A “FasTracks Project Executive,” if selected, would report directly to the board of directors and not to the second executive, who would head daily transit operations, director Bill Christopher, a member of the committee charged with finding Marsella’s successor or successors, said at Tuesday night’s board meeting.

Late last month, Marsella said he will leave the Regional Transportation District’s top post on July 31 after 14 years in that position.

Marsella, whose base salary is about $300,000 a year, is credited with leading RTD’s expansion over the past decade and a half, generally bringing in light-rail projects on time and on budget.

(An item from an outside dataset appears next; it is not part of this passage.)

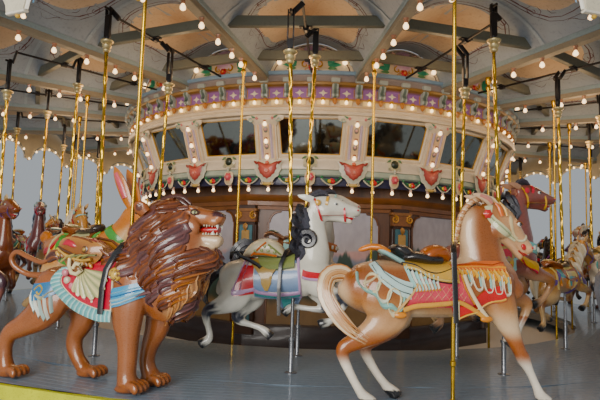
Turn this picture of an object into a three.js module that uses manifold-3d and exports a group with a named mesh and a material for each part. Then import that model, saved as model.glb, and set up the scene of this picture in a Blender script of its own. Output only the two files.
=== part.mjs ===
// Fairground carousel: a turning platform with three rings of carved figures round a fixed
// centre house. Millimetres, +Z up, origin on the axis at ground level. The figures face the
// way the machine turns, anticlockwise seen from above.
import * as THREE from 'three';
import { mergeVertices } from 'three/addons/utils/BufferGeometryUtils.js';
import Module from 'manifold-3d';

const wasm = await Module();
wasm.setup();

// Driving dimensions
const BAYS = 18;
const BAY_ANGLE = 360 / BAYS;
const START_ANGLE = -12;          // first sweep, measured from -Y towards +X
const GAP = 0.3;                  // seat gap between pieces that rest on each other
const RUNNING_GAP = 8;            // between the turning machine and the fixed centre

const PLATFORM_TOP = 350;
const DECK_THICKNESS = 50;
const DECK_INNER_R = 4770;
const DECK_SPLIT_R = 6480;
const DECK_RIM_R = 7240;
const PLATFORM_R = 7300;
const EDGE_HEIGHT = 110;
const JOIST_HEIGHT = 110;
const JOIST_WIDTH = 90;
const JOIST_SETBACK = 40;         // from the deck's rim
const HANGER_ROD_R = 15;

const OUTER_ROW_R = 6900;
const MIDDLE_ROW_R = 6030;
const INNER_ROW_R = 5200;
const HANGER_R = 4715;

const SWEEP_BOTTOM = PLATFORM_TOP + 3500;
const SWEEP_HEIGHT = 340;
const SWEEP_TOP = SWEEP_BOTTOM + SWEEP_HEIGHT;
const SWEEP_WIDTH = 110;
const HUB_R = 620;
const HUB_LAP = 120;              // of the sweeps into the hub
const CROSSBAR_LAP = 15;          // of a crossbar's end into the sweep
const CROSSBAR_RADII = [5450, 4380];
const CROSSBAR_BOTTOM = PLATFORM_TOP + 3640;
const CROSSBAR_HEIGHT = 120;
const CROSSBAR_WIDTH = 75;

const VAULT_SPRING = CROSSBAR_BOTTOM + CROSSBAR_HEIGHT + GAP;
const VAULT_CROWN = PLATFORM_TOP + 4085;
const CEILING_THICKNESS = 22;
const CEILING_JOINER = 50;
const CEILING_EDGE_GAP = 10;      // to the rounding boards
const ARCH_STEPS = 4;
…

With FasTracks, however, he and RTD have stumbled badly, hurt by a weak economy that has reduced sales tax revenues — the key funding source for the $6.9 billion project — and a corresponding rise in construction costs for the project over original estimates.

Marsella’s departure gives RTD’s board an opportunity to seek out a skilled construction executive who might be able to “ramrod” the huge project to completion, Christopher said.

“We have a $2.2 billion funding gap that has to be addressed immediately,” added director Lee Kemp, about the shortfall in FasTracks funding — another task for Marsella’s successor.

Also at Tuesday night’s board meeting, RTD officials said they are exploring another possible site for a commuter rail maintenance facility — one that would not require acquiring an operating Owens Corning roofing products plant at 52nd Avenue and Fox Street in Adams County.

Owens Corning executives say it might cost RTD as much as $80 million to relocate their factory.